Directions for this task: Identify the lines bearing the string "code" and gather them.

Dataset excerpts:
--- --- ---

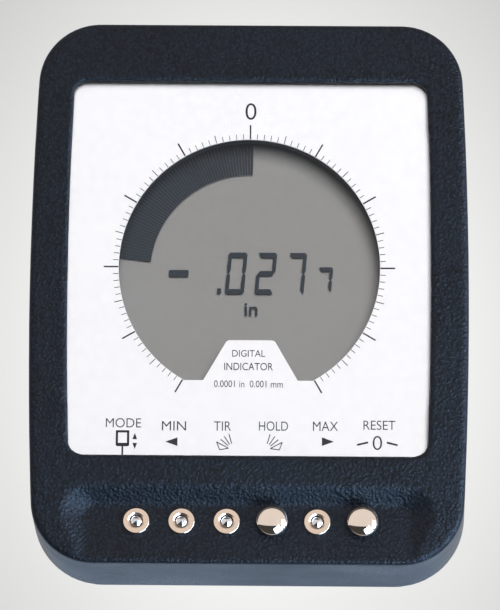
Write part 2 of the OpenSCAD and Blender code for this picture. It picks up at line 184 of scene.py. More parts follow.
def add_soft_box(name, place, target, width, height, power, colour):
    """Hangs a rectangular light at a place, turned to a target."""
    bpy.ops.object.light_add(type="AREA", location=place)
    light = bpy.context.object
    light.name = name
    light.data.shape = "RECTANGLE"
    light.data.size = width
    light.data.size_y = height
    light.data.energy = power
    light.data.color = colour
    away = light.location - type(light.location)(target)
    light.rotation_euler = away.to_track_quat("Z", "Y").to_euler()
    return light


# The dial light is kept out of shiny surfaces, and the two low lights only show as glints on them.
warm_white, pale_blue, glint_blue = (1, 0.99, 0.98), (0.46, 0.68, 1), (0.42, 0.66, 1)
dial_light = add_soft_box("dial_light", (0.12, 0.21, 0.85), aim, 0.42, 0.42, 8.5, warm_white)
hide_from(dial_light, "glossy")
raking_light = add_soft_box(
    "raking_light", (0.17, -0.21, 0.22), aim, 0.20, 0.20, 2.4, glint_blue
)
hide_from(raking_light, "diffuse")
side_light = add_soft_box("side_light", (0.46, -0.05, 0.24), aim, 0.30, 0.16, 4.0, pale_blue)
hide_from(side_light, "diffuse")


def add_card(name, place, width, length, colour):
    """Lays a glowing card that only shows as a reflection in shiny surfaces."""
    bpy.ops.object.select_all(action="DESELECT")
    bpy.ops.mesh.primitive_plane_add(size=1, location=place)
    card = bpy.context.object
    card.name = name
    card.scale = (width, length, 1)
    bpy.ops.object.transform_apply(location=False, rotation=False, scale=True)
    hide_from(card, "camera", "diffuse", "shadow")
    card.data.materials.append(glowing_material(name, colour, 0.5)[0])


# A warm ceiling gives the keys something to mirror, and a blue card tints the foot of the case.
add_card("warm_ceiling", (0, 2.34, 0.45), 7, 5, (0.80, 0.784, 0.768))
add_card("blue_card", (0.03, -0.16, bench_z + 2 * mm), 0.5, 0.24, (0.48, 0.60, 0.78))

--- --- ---

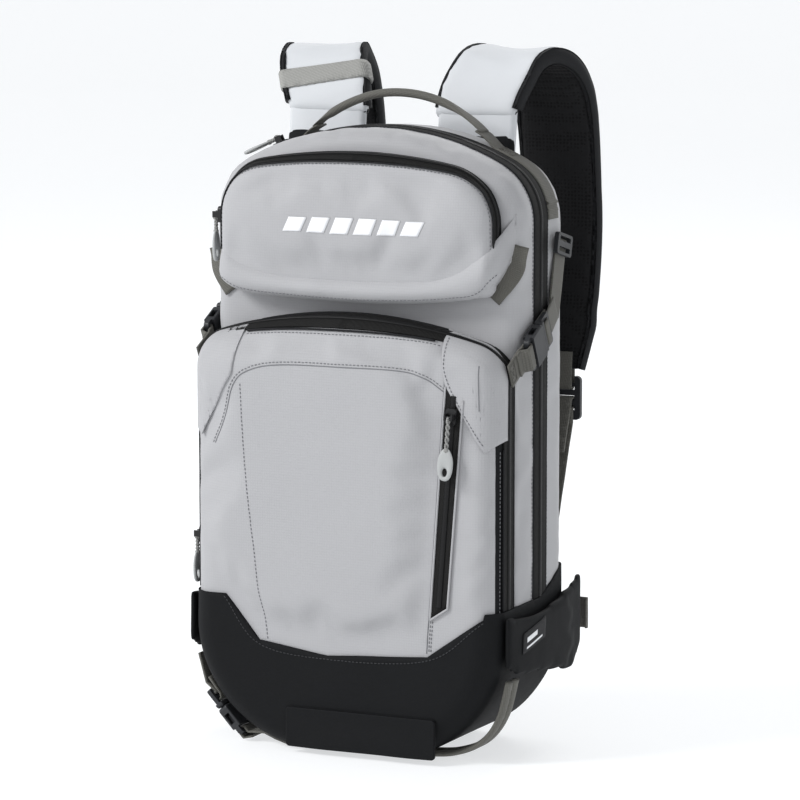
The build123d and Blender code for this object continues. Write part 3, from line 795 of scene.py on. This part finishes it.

--- --- ---

Task output:
Write part 2 of the OpenSCAD and Blender code for this picture. It picks up at line 184 of scene.py. More parts follow.
The build123d and Blender code for this object continues. Write part 3, from line 795 of scene.py on. This part finishes it.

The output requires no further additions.